Der Bundesrat will am Mittwoch schweizweite verschärfte Massnahmen zur Eindämmung von Corona-Neuinfektionen beschliessen. Experten zweifeln bereits, ob das Regelpaket ausreicht, darunter verschärfte Maskenpflicht, Beschränkung von öffentlichen Versammlungen auf 50 Personen, Schliessung von Restaurants um 22 Uhr sowie weitere Massnahmen. Wird die Schweiz nicht umhinkommen, auch nächtliche Ausgangssperren und strikte Reisebeschränkungen auszurufen?
Der «SonntagsZeitung» sagt Nicola Low, Mitglied der wissenschaftlichen Taskforce des Bundes und Epidemiologin an der Universität Bern: «Die vorgeschlagenen Massnahmen könnten bereits nicht mehr ausreichen.» In der aktuellen Situation zähle jeder Tag, und «mit jedem Tag Zuwarten wird es schwieriger, die zurzeit hohe Anzahl von Infektionen zu bremsen».
Die gleichen Bedenken äusserte zuvor ihr Taskforce-Kollege Christian Althaus, ebenfalls Epidemiologe an der Uni Bern. Die von Bund und Kantonen ergriffenen Massnahmen würden der Entwicklung der Infektionsausbreitung hinterherlaufen. «Es braucht mindestens zwei Wochen bis die Wirkung einer Massnahme ersichtlich ist. Was soll dieses sinnlose Zuwarten?», schrieb Althaus auf Twitter.
Die Schweiz ist nicht China, aber ...
Doch welche Massnahmen verbleiben dem Bundesrat oder den Kantonen? Wie haben andere Länder die Ausbreitung des Virus wirksam bekämpft? China, das der erste von Covid-19 betroffene Schauplatz war, hatte schnell alle Weichen gestellt, um das neuartige Lungenfieber in den Griff zu bekommen. Ein zentralisiertes System bekämpfte die Epidemie.
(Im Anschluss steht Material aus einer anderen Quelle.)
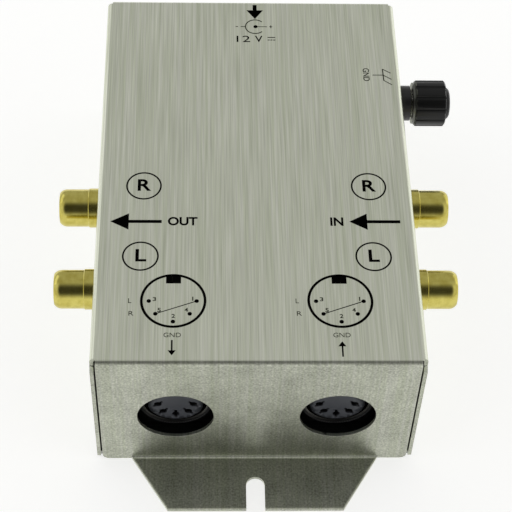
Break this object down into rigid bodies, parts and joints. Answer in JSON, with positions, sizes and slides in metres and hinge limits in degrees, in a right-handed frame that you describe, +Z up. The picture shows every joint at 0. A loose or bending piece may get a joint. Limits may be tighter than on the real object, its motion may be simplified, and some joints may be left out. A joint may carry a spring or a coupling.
{
  "type": "phono preamplifier",
  "caption": "Small folded-metal phono preamplifier with phono and round signal sockets, an earth terminal and two mounting flanges.",
  "frame": {"origin": "middle of the case's underside, level with both flanges' lower faces", "axes": "+X towards the input side, +Y towards the power socket at the back, +Z up"},
  "size_m": [0.089, 0.13, 0.0367],
  "materials": {
    "case_steel": "brushed lengthwise, clear coated",
    "plated_steel": "zinc plated",
    "screw_steel": "nickel plated",
    "gold_plate": "polished gold plate",
    "brass": "turned",
    "nickel": "nickel plated",
    "tin": "tinned",
    "black_moulding": "fine satin",
    "black_knob": "satin",
    "grey_insert": "satin",
    "white_insulator": "smooth",
    "board_laminate": "black solder mask",
    "chip_moulding": "matte",
    "can_sleeve": "shrink sleeve",
    "film_box": "resin box",
    "resistor_coat": "lacquer",
    "wire_jacket": "smooth",
    "earth_jacket": "smooth"
  },
  "bodies": {
    "chassis": {"cover": "case_steel", "base_plate": "plated_steel", "base_screws": "screw_steel", "board_standoffs": "nickel", "board_screws": "screw_steel", "circuit_board": "board_laminate", "phono_nuts": "nickel", "phono_solder_tags": "tin", "power_socket_body": "black_moulding", "power_socket_pin": "nickel", "power_socket_spring": "tin", "ground_stud": "nickel", "ground_collar": "black_moulding", "ground_inner_washer": "black_moulding", "ground_solder_tag": "tin", "ground_nut": "nickel", "left_amplifier_chip": "chip_moulding", "right_amplifier_chip": "chip_moulding", "chip_sockets": "chip_moulding", "reservoir_capacitors": "can_sleeve", "coupling_capacitors": "can_sleeve", "film_capacitors": "film_box", "resistors": "resistor_coat", "voltage_regulator": "chip_moulding", "protection_diode": "chip_moulding", "signal_wires": "wire_jacket", "ground_wire": "earth_jacket", "output_din_body": "black_moulding", "output_din_shield": "nickel", "output_din_contacts": "tin", "output_left_phono_shell": "gold_plate", "output_left_phono_insulator": "white_insulator", "output_left_phono_contact": "gold_plate", "output_right_phono_shell": "gold_plate", "output_right_phono_insulator": "white_insulator", "output_right_phono_contact": "gold_plate", "input_din_body": "black_moulding", "input_din_shield": "nickel", "input_din_contacts": "tin", "input_left_phono_shell": "gold_plate", "input_left_phono_insulator": "white_insulator", "input_left_phono_contact": "gold_plate", "input_right_phono_shell": "gold_plate", "input_right_phono_insulator": "white_insulator", "input_right_phono_contact": "gold_plate"},
    "clamp_ring": {"ground_clamp_ring": "nickel"},
    "knob": {"ground_knob": "black_knob", "ground_knob_insert": "brass"}
  },
  "joints": [
    {"name": "ground_travel", "type": "slide", "parent": "chassis", "child": "clamp_ring", "axis": [1, 0, 0], "range_m": [0, 0.00215]},
    {"name": "ground_turn", "type": "hinge", "parent": "clamp_ring", "child": "knob", "pos_m": [0.041, 0.0274, 0.0277], "axis": [1, 0, 0], "range_deg": [0, 1080]}
  ],
  "couplings": [
    {"joint": "ground_travel", "follows": "ground_turn", "m_per_rad": 0.00011141}
  ]
}
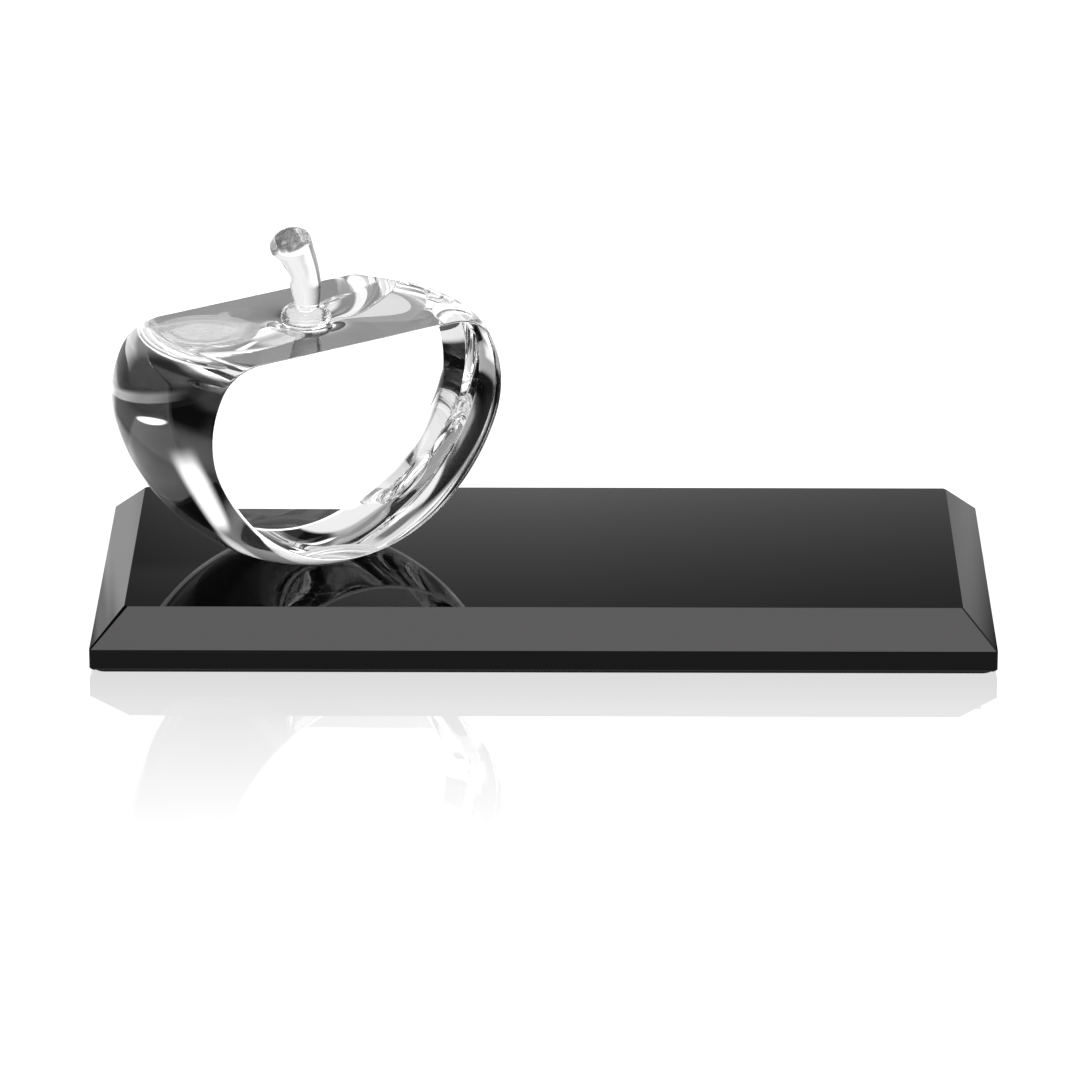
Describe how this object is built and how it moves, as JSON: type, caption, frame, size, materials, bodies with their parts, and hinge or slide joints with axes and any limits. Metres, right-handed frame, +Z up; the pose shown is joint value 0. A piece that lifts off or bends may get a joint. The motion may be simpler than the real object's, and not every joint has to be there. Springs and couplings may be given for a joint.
{
  "type": "art glass apple",
  "caption": "Solid clear glass apple, cut flat front and back, with a bent glass stem, fixed on a bevelled black glass slab; a desk ornament or paperweight.",
  "frame": {"origin": "middle of the underside, where the object stands", "axes": "+X to the right along the slab's long side, +Y to the back, +Z up"},
  "size_m": [0.25, 0.116, 0.1102],
  "materials": {
    "black_glass": "polished opaque black glass",
    "black_felt": "short dense felt",
    "clear_glass": "polished clear glass",
    "clear_bond": "clear cured film"
  },
  "bodies": {
    "root": {"base_slab": "black_glass", "base_felt": "black_felt", "apple_body": "clear_glass", "foot_bond": "clear_bond", "collar_bond": "clear_bond", "stem_collar": "clear_glass", "stem": "clear_glass"}
  },
  "joints": []
}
Auf Schweizer Verhältnisse angewendet hätte das Grenzschliessungen, interkantonale Reisebeschränkungen und strikte lokale Lockdowns bedeutet.
Haben sich die Rahmenbedingungen inzwischen geändert? Wird die Schweiz nicht verhindern können, ähnlich radikale Massnahmen ergreifen zu müssen? In der Schweiz herrschen noch immer vergleichsweise lockere Massnahmen im Vergleich zu anderen europäischen Ländern.
Die «Schnelligkeit der Reaktion Chinas war der entscheidende Faktor», sagte Gregory Poland, Direktor der Impfstoff-Forschergruppe an der renommierten Mayo-Klinik in Rochester, USA, dem auf Infektionskrankheiten spezialisierten Journal «The Lancet». Die Chinesen hätten «sehr schnell gehandelt, um die Übertragung zu stoppen. Andere Länder, obwohl sie viel länger Zeit hatten, sich auf die Ankunft des Virus vorzubereiten, verzögerten ihre Reaktion, und das bedeutete, dass sie die Kontrolle verloren.»
Was, wenn Zahl der Neuinfektionen nicht sinkt?
Die grosse Frage wird sein, ob die Schweiz um nächtliche Ausgangssperren umhinkommt, wenn auch verschärfte Massnahmen die Zahl der Neuinfektionen nicht drosseln. Ausgehsperren gelten derzeit in verschiedenen Städten und Ländern Europas, darunter in Rom, Paris und Belgien, und haben zuvor in zahlreichen Hotspots Infektionsherde auch einzudämmen vermocht.
Thailand zum Beispiel hat es geschafft, eingeschleppte Virusfälle gleich nach Beginn der Pandemie mit einem rigorosen zweiwöchigen nächtlichen Ausgangsverbot und starken Einschränkungen im Reiseverkehr abzutöten. Die teils harschen Beschränkungen – auch ein Verkaufsverbot für Alkohol – wurden Schritt für Schritt gelockert, als sich der Erfolg der Massnahmen abzeichnete.
Heute kann man sich in Thailand praktisch sorglos bewegen. Strikte Einreisemassnahmen dauern an und sollen über die nächsten Monate gelockert werden. Ökonomen zufolge kommt die thailändische Volkswirtschaft trotz massiver Einbrüche mit einer Abschottung besser davon, als wenn das Land die Kontrolle über die Viruskrise verloren hätte.